# Can anyone here read and write Japanese fluently?



## Mr. President (Mar 31, 2014)

I'm looking for real life examples of stories online of people successfully using Aikido to defend themselves. I've been able to find 5 such examples in English, but it dawned on me that if I could read Japanese, I could find more online. Stories that were never publicized outside of Japan.

Can anyone help?


----------



## hussaf (Mar 31, 2014)

What's your qualifier for "real life example" stories?  In the book Aikido Shugyo, both in English and Japanese, there are such stories.

There's the guy in the states who used kotegaeshi on a gunman robbing his store.

My friend used udegarami in a fight during a hockey game.

I used Suwari waza (Suwari Komi) when getting jumped at a party.

I ised Nikkyo on a Taliban dude who tried to pull a gun off my kit.

I saw a news clip of helicopter footage where a cop did iriminage on a resisting perp.

Can't help you with Japanese trans tho.


----------



## kakejiku (Apr 3, 2014)

I can read and write Japanese, but I do not provide those services for free...especially if you are asking me to do the research to find the articles and written content...
www.wallscroll.blogspot.com


----------



## hussaf (Apr 3, 2014)

kakejiku said:


> I can read and write Japanese, but I do not provide those services for free...especially if you are asking me to do the research to find the articles and written content...
> www.wallscroll.blogspot.com



Come on, all you have to do is translate all the kanji on the Internet...


----------



## Mr.
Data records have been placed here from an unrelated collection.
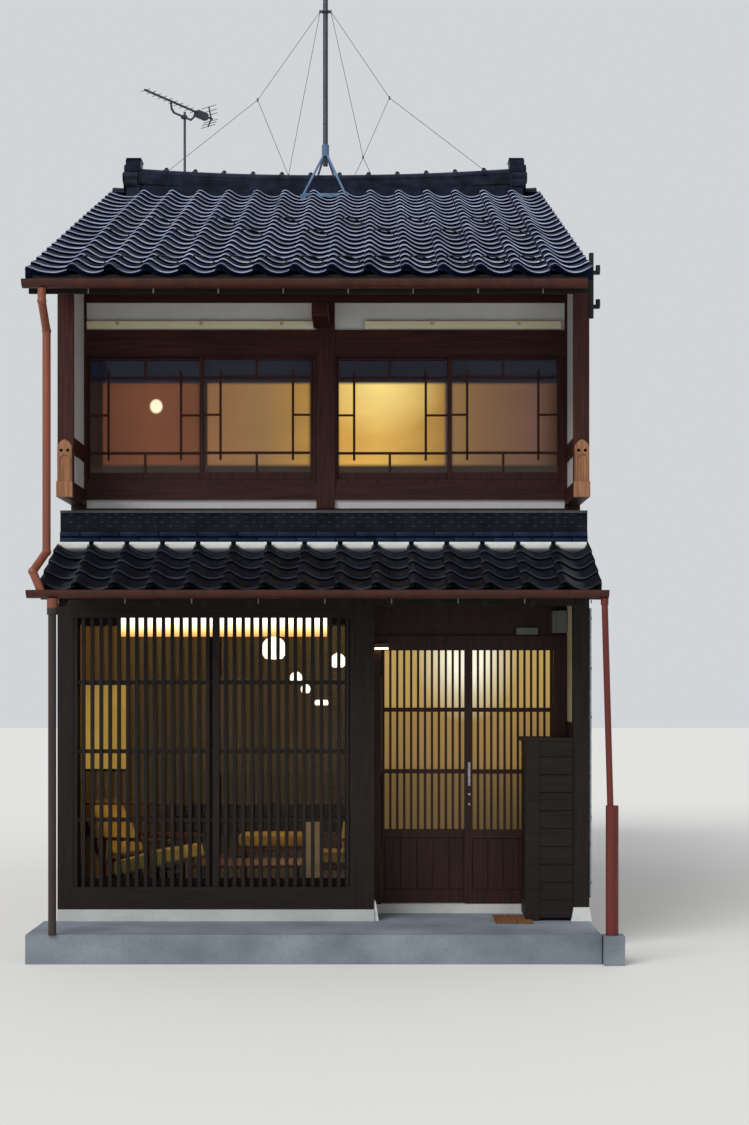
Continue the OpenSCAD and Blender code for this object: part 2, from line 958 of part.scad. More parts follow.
module sleeve_panel(x0, x1) {
    y0 = front_y + sleeve_board_t;
    z1 = sleeve_rail_z + sleeve_rail_h;
    block([x0, x1], [y0, upper_y], [sleeve_z + sleeve_foot_h, sleeve_rail_z]);
    along_x(x0, x1)
        polygon([
            [y0, z1], [upper_y, z1],
            [upper_y, roof_z(upper_y) - deck_t], [y0, roof_z(y0) - deck_t]
        ]);
}

module sleeve_plaster() {
    color(plaster_white) {
        sleeve_panel(-side_x + 20, -bay_out_x - 20);
        sleeve_panel(bay_out_x + 20, side_x - 20);
    }
}

// The pointed outline of the carved board over a beam end
module leaf_outline(half, top) {
    intersection() {
        translate([-half, 0])
            square([2 * half, top]);
        translate([-0.55 * half, 0])
            circle(r = 1.66 * half);
        translate([0.55 * half, 0])
            circle(r = 1.66 * half);
    }
}

// A carved beam end: a block, an arched board over it and a pointed leaf with
// two scroll eyes
module sleeve_bracket(x) {
    half = (x[1] - x[0]) / 2;
    board_h = 235;
    eye = [0.42 * half, 13];
    translate([(x[0] + x[1]) / 2, 0, 0]) {
        along_y(front_y - 60, front_y)
            translate([-half, sleeve_z])
                square([2 * half, sleeve_foot_h]);
        translate([0, 0, sleeve_z + sleeve_foot_h]) {
            along_y(front_y - 46, front_y)
                difference() {
                    union() {
                        translate([-half + 6, 0])
                            square([2 * half - 12, board_h]);
                        translate([0, board_h])
                            leaf_outline(half - 6, 90);
                    }
                    for (side = [-1, 1])
                        translate([side * eye[0], board_h + 2])
                            circle(r = eye[1]);
                }
            // The raised arch on the face of the board
            along_y(front_y - 54, front_y - 46)
                difference() {
                    union() {
                        translate([-half + 14, 0])
                            square([2 * half - 28, board_h - 68]);
                        translate([0, board_h - 68])
                            circle(r = half - 14);
                    }
                    translate([-half + 24, -1])
                        square([2 * half - 48, board_h - 67]);
                    translate([0, board_h - 68])
                        circle(r = half - 24);
                }
        }
    }
}

module sleeve_brackets() {
    color(wood_tan) {
        sleeve_bracket([-side_x, -bay_out_x]);
        sleeve_bracket([bay_out_x, side_x]);
    }
}

// Main roof

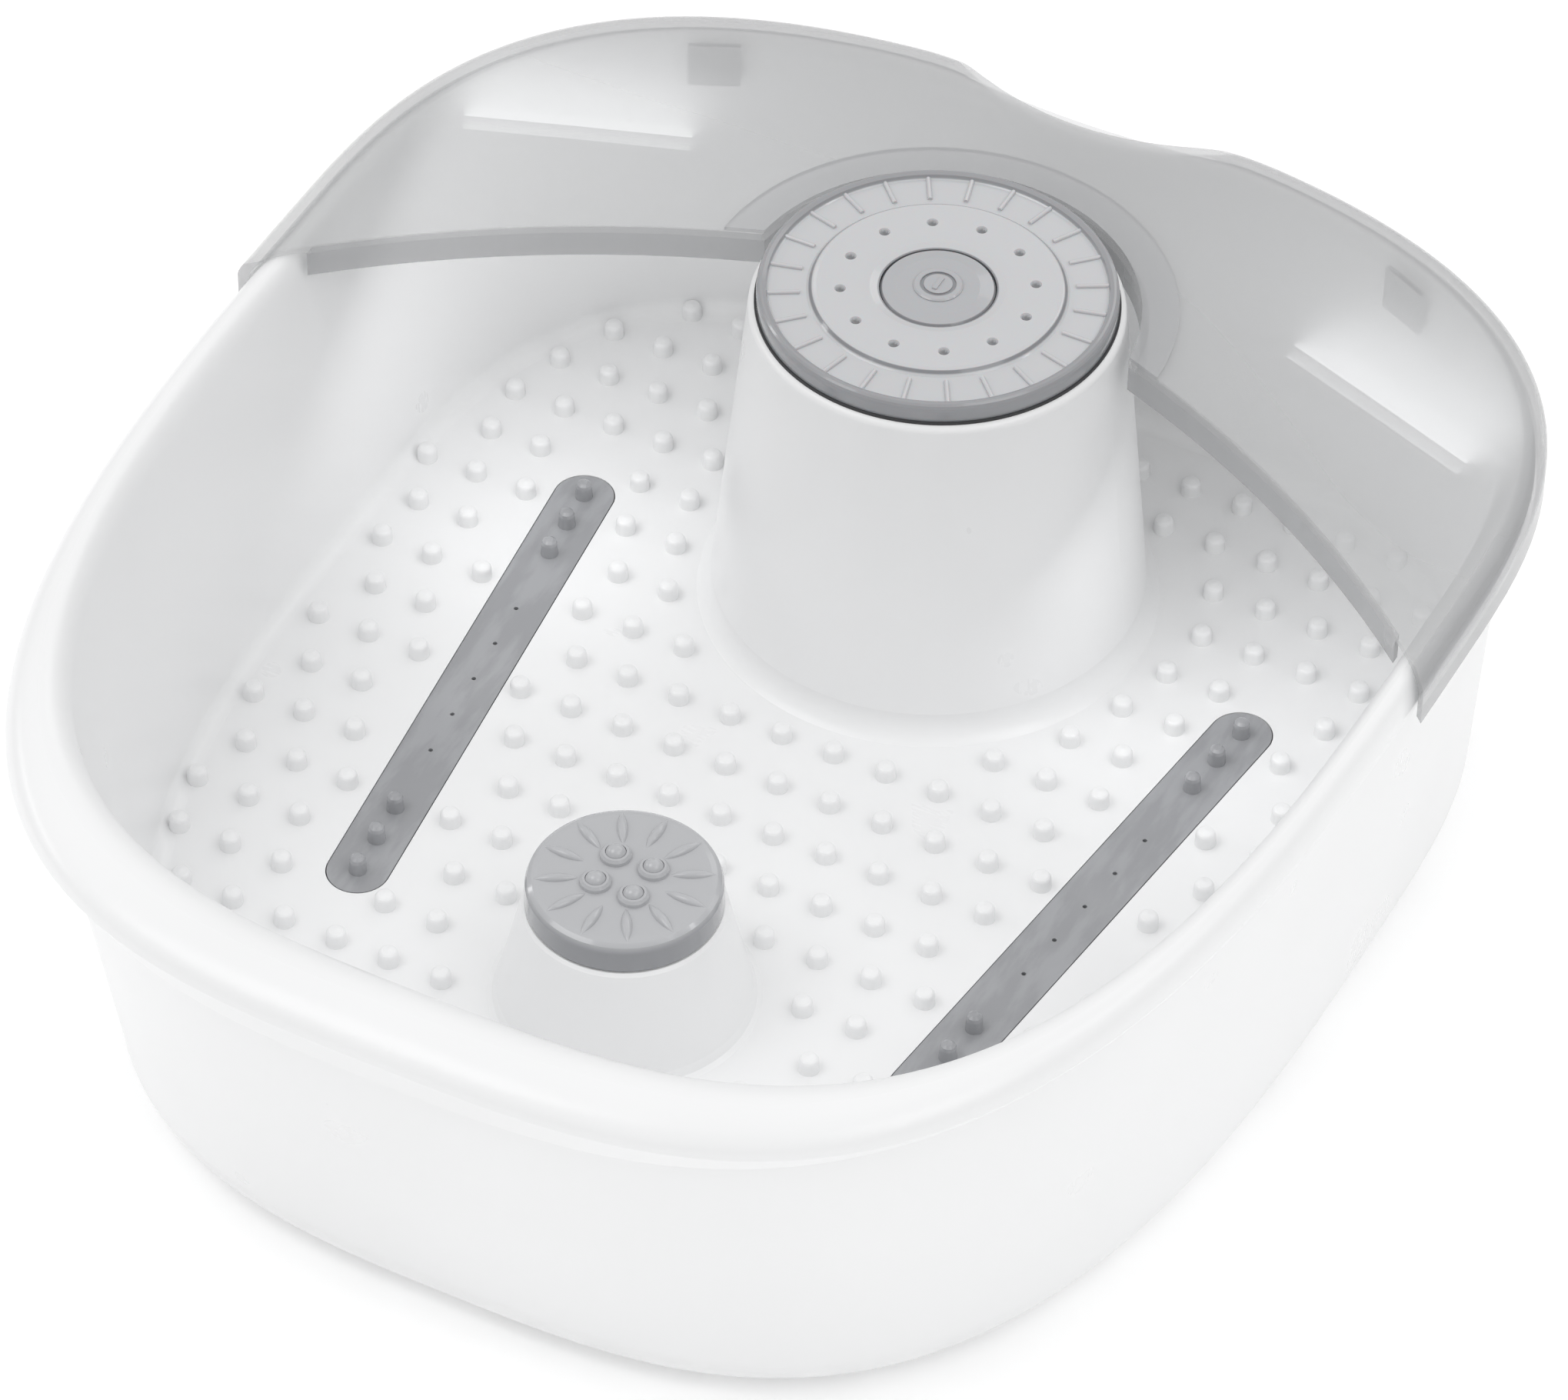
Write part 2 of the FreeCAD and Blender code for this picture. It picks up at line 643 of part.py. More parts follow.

President (Apr 19, 2014)

kakejiku said:


> I can read and write Japanese, but I do not provide those services for free



All I did to find the stories I did was by googling keywords. "Aikido" and "Robber". "Aikido" and "fends off", "Aikido" and "manages to". These kind of keyword combos that you would expect to see in a news story about people defending themselves. 

It takes about 5-10 minutes, tops, to see if stories like that, that actually happened in Japan, are out there to be found. That being said, it's important that whatever story you find won't be in a site that promotes Aikido. That way you can present it as neutral and true.


----------